More than eight decades after it was installed, a memorial to the three 19th-century sibling novelists in London’s Westminster Abbey was amended Thursday to restore the diaereses – the two dots over the e in their surname.

The dots — which indicate that the name is pronounced “brontay” rather than “bront” — were omitted when the stone tablet commemorating Charlotte, Emily and Anne was erected in the abbey’s Poets’ Corner in October 1939, just after the outbreak of World War II.

They were restored after Brontë historian Sharon Wright, editor of the Brontë Society Gazette, raised the issue with Dean of Westminster David Hoyle. The abbey asked its stonemason to tap in the dots and its conservator to paint them.

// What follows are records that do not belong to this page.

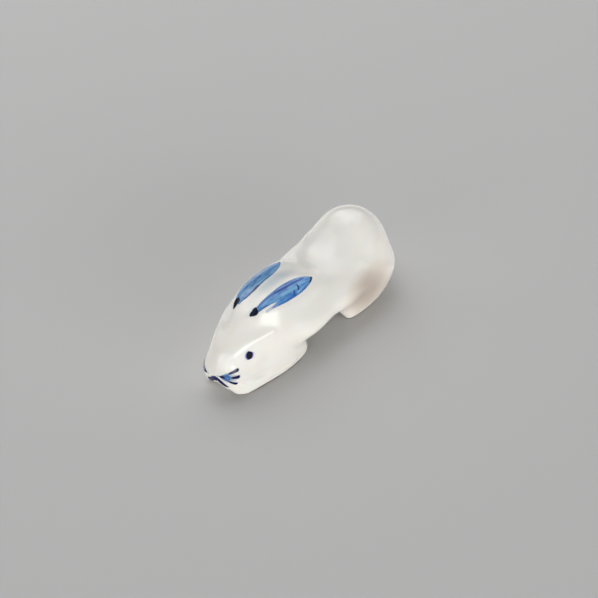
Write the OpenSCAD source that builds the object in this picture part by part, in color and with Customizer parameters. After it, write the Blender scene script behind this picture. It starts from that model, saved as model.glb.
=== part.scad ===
// Chopstick rest in the form of a crouching rabbit, in white glazed porcelain painted with cobalt.
// The sticks lie across its back, in the dip between the laid-back ears and the haunch.
// The body is one skin round egg-shaped masses that melt into each other, like soft clay.
// The nose points to -Y, the rabbit's left is +X, +Z is up, and the feet stand on z = 0.

/* [Body] */
// Length from nose to tail
body_length = 61; // [55:0.5:67]
// Width over the thighs
body_width = 22; // [20:0.25:25]
// Height of the haunch, the highest point
haunch_height = 20.2; // [18:0.2:23]
// Height of the dip that carries the sticks
saddle_height = 14; // [12.5:0.25:16]
// Width of the waist under the dip
waist_width = 20.8; // [17:0.2:22]
// Height of the arch under the belly
belly_gap = 2.5; // [1:0.25:4]
// Radius of the soft fillets where neighbouring masses melt into each other
blend_radius = 1; // [0.7:0.05:1.3]

/* [Head and paws] */
// Height of the crown between the ears
head_height = 17.4; // [15:0.2:19]
// Width of the head at its cheeks
head_width = 14.8; // [12:0.2:17]
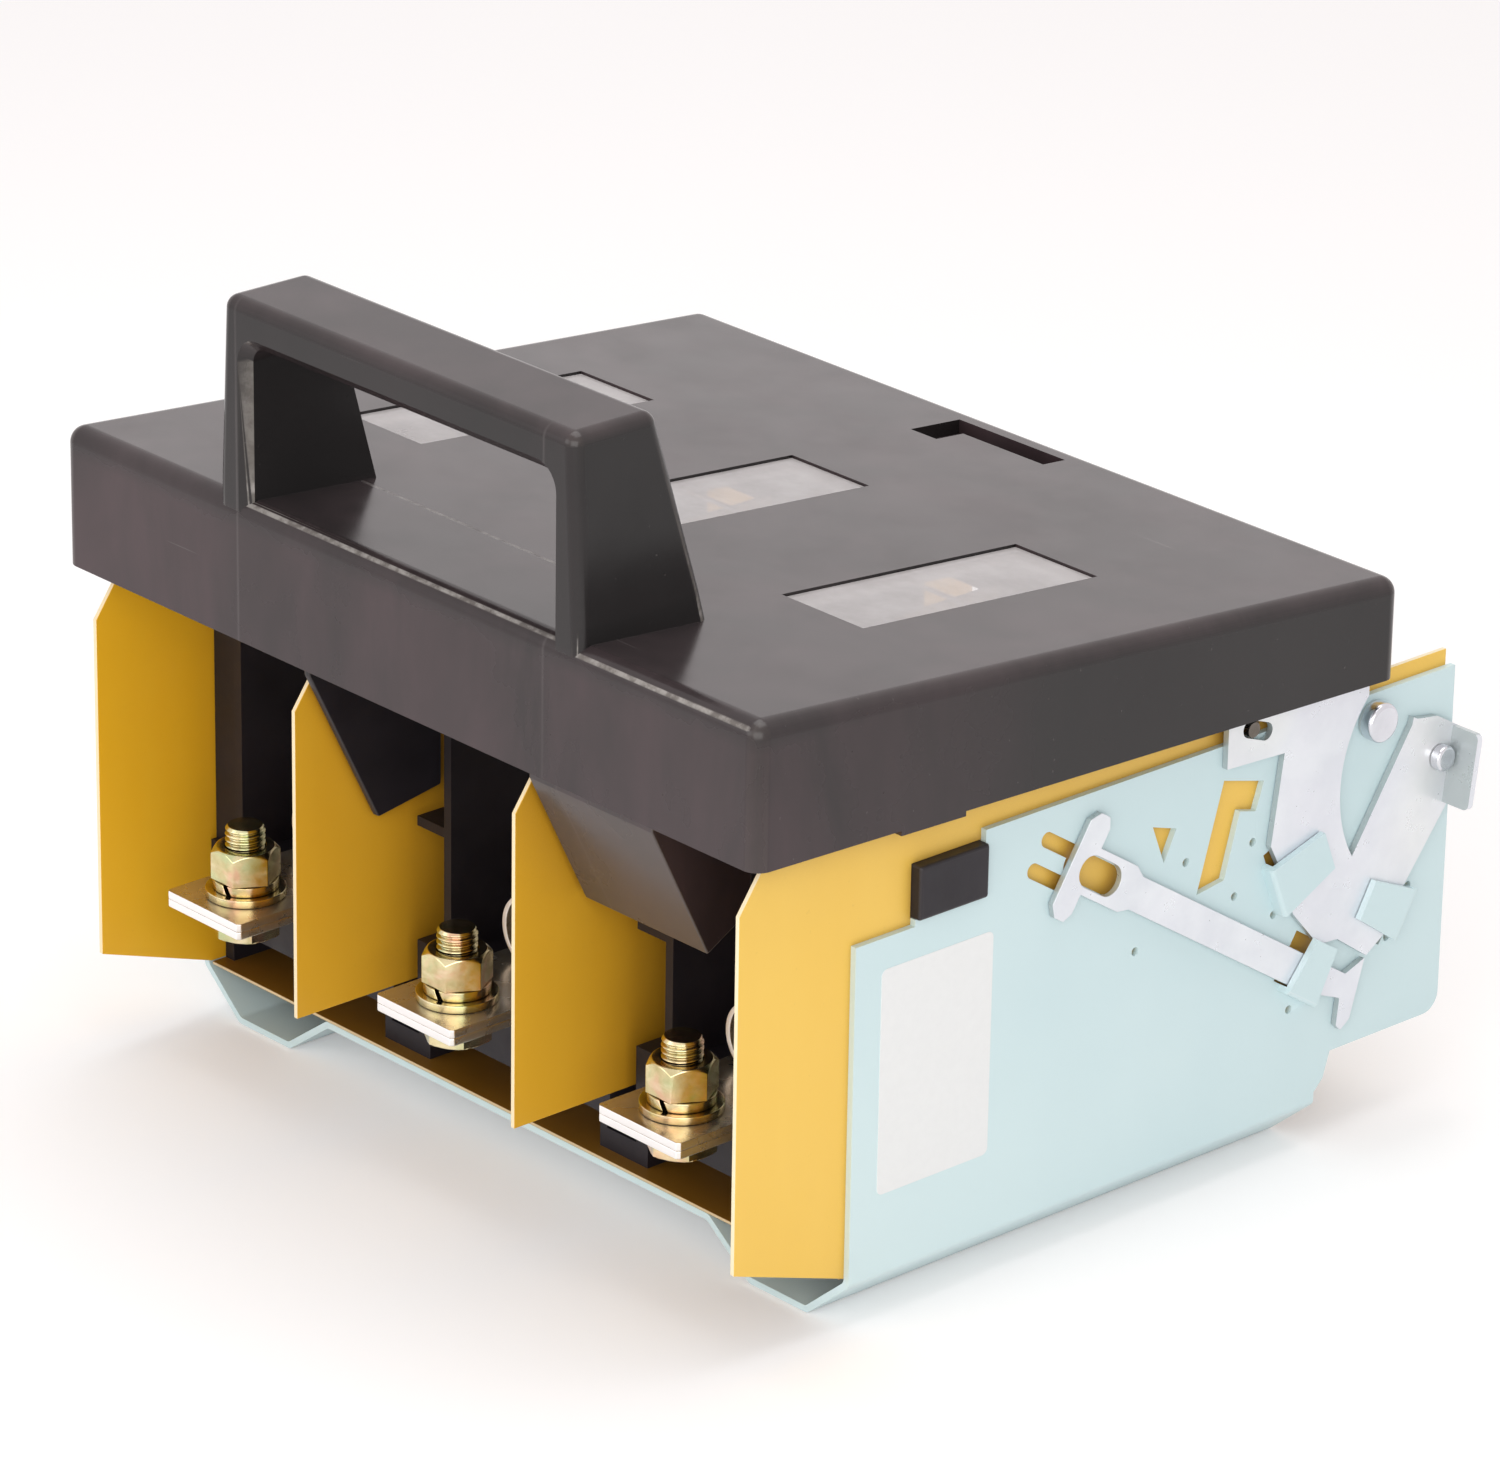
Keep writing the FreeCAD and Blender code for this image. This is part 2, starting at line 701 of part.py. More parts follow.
def cover_shell():
    outer = cover_block(0, 0)
    outer = fillet_where(outer, cover_round, lambda e: not is_rim(e))
    hollow = cover_block(cover_wall, 20)
    hollow = fillet_where(hollow, 2.0, lambda e: along(e, V(0, 0, 1)))
    shell = outer.cut(hollow)
    back = COVER_B - cover_wall
    lug_in = SIDE_SHEET - fit_gap - hinge_lug
    inside = cover_width / 2 - cover_wall
    shell = shell.cut(box(-inside, inside, back - 1, COVER_B + 1, rim_back - 5, back_wall_rim))
    for side in (-1, 1):
        gap = sorted((side * (lug_in - 1), side * inside))
        shell = shell.cut(box(gap[0], gap[1], back - 1, COVER_B + 1, rim_back - 5, cover_inner(COVER_B)))
    return shell


def is_rim(edge):
    p = edge.CenterOfMass
    return abs(p.z - rim(p.y)) < 0.5


def skirt_lip(side):
    y0 = FRONT + lip_start
    y1 = y0 + lip_length
    half = cover_width / 2
    points = [(y0, rim(y0) + 0.5), (y0, rim(y0) - lip_drop), (y1, rim(y1) - lip_drop), (y1, rim(y1) + 0.5)]
    x = sorted((side * (half - cover_wall), side * half))
    return prism_x(points, x[0], x[1])


def handle():
    """Moulded grip over the front edge: an upright arch whose rear face slopes down to the cover."""
    top = cover_top(COVER_F) + handle_rise
    foot_y = COVER_F + handle_foot_depth
    side = [(COVER_F, cover_top(COVER_F) - cover_wall), (COVER_F, top), (COVER_F + handle_top_depth, top),
            (foot_y, cover_top(foot_y) - cover_wall / 2)]
    body = prism_x(side, -handle_width / 2, handle_width / 2)
    low_z = cover_top(foot_y) - 10
    half = handle_width / 2
    front_view = [(-half - 1, low_z), (half + 1, low_z), (half - handle_taper, top + 1),
                  (-half + handle_taper, top + 1)]
    body = body.common(prism_y(front_view, COVER_F - 1, foot_y + 1))
    body = fillet_where(body, handle_round, lambda e: e.CenterOfMass.z > top - 1
                        or (abs(e.CenterOfMass.x) > half - handle_taper - 1
                            and e.CenterOfMass.z > cover_top(COVER_F) + 5))
    grip = [(COVER_F - 1, cover_top(COVER_F - 1)), (COVER_F - 1, cover_top(COVER_F) + grip_height),
            (foot_y + 1, cover_top(COVER_F) + grip_height), (foot_y + 1, cover_top(foot_y + 1))]
    hole = prism_x(grip, -grip_width / 2, grip_width / 2)
    hole = fillet_where(hole, 5.0, lambda e: along(e, V(0, 1, 0)) and e.CenterOfMass.z > top - 20)
    sill = cover_top(COVER_F)
    hole = hole.fuse(box(-grip_width / 2, grip_width / 2, COVER_F - 1, COVER_F + cover_round + 1,
                         sill - 2 * cover_wall, sill + 1)).removeSplitter()
    body = body.cut(hole)
    return body.makeChamfer(grip_flare, [e for e in body.Edges if abs(e.CenterOfMass.y - COVER_F) < 0.1
                                         and abs(e.CenterOfMass.x) < grip_width / 2 + 0.1
                                         and e.CenterOfMass.z < sill + grip_height + 0.1])


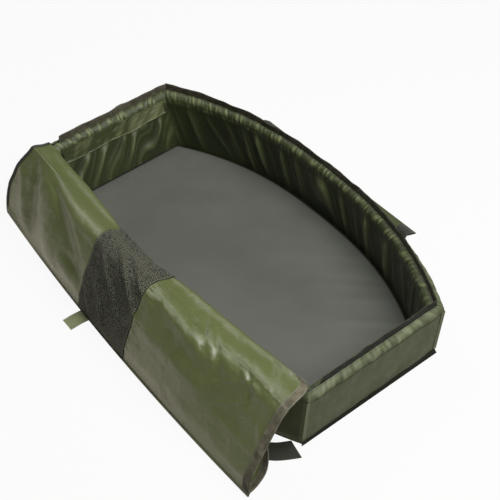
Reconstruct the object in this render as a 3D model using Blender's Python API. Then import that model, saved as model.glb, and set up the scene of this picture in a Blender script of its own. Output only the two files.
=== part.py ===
"""Unhooking mat: a padded tray for landed fish, with four foam walls, a lid that is turned
back over the front wall and folded under itself, and a carry wing hanging behind.

X runs along the mat, Y from the front wall to the back wall, and Z up from the ground.
All sizes are in metres.
"""
import math

import bpy
import numpy as np
from mathutils import Matrix, Vector

# Plan of the mat at the ground
FOOT_HALF_LENGTH = 0.500
END_HALF_WIDTH = 0.210
BACK_BULGE = 0.124
FRONT_FOOT_BULGE = 0.105
FRONT_TOP_BULGE = 0.035
BULGE_POWER = 2.45

# Walls
WALL_HEIGHT = 0.178
WALL_THICKNESS = 0.030
LEFT_FLARE = 0.057
RIGHT_FLARE = 0.014
COVER_THICKNESS = 0.0012
FIT = 0.0003
FOAM_FIT = 0.0011
MITRE_GAP = 0.0006
FOAM_TOP_DROP = 0.0095
FOAM_CHAMFER = 0.006
GATHER_DEPTH = 0.0016
GATHER_PITCH = 0.047
GATHER_FADE = 0.035
GATHER_DRIFT_SHARE = 1.3
GATHER_DRIFT_SPAN = 0.174
ROLL_RUFFLE = 0.0010
ROLL_RUFFLE_PITCH = 0.019

# Base
SHEET_THICKNESS = 0.0015
FLOOR_TOP = 0.033
FLOOR_CROWN = 0.003
LINER_THICKNESS = 0.0015
LIP_THICKNESS = 0.0016
LIP_FRONT_HEIGHT = 0.005
LIP_BACK_HEIGHT = 0.016

# Tape that stands along the tops of three walls
FLANGE_TOP = 0.197
FLANGE_FOOT = 0.1695
FLANGE_THICKNESS = 0.0020
FLANGE_FIT = 0.0009
FLANGE_FRONT_GAP = 0.045
FLANGE_WAVE = 0.0011
FLANGE_WAVE_PITCH = 0.085

# Corner welts
WELT_REACH = 0.009
WELT_THICKNESS = 0.0013
WELT_FOOT = 0.018
WELT_TOP = 0.158

# Flap over the foam pocket of the left wall
POCKET_HINGE_HEIGHT = 0.160
POCKET_DROP = 0.036
POCKET_STANDOFF = 0.0028
POCKET_THICKNESS = 0.0014
POCKET_FRONT = -0.155
POCKET_BACK = 0.160

# Lid: its crest hinge and its first fold run a little askew to the mat
LID_AXIS_Y = -0.261
LID_AXIS_Z = 0.200
LID_SKEW = 0.052
LID_RUN_OUT = 0.1035
LID_FOOT_HEIGHT = 0.0020
LID_THICKNESS = 0.0016
LID_LAYER_STEP = 0.0022
LID_HINGE_GAP = 0.0006
LID_TAPE_START = 0.006
LID_FOLD_GAP = 0.0012
LID_TOP_LEFT = -0.547
LID_TOP_RIGHT = 0.500
LID_FOOT_LEFT = -0.568
LID_FOOT_RIGHT = 0.538
MESH_LEFT = -0.160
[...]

“There’s no paper record for anyone complaining about this or mentioning this, so I just wanted to put it right, really,” Wright said. “These three Yorkshire women deserve their place here, but they also deserve to have their name spelled correctly.”

It’s believed the writers’ Irish father Patrick changed the spelling of his surname from Brunty or Prunty when he went to university in England.

Raised on the wild Yorkshire moors, all three sisters died before they were 40, leaving enduring novels including Charlotte’s “Jane Eyre,” Emily’s “Wuthering Heights” and Anne’s “The Tenant of Wildfell Hall.”

Rebecca Yorke, director of the Brontë Society, welcomed the restoration.

“As the Brontës and their work are loved and respected all over the world, it’s entirely appropriate that their name is spelled correctly on their memorial,” she said.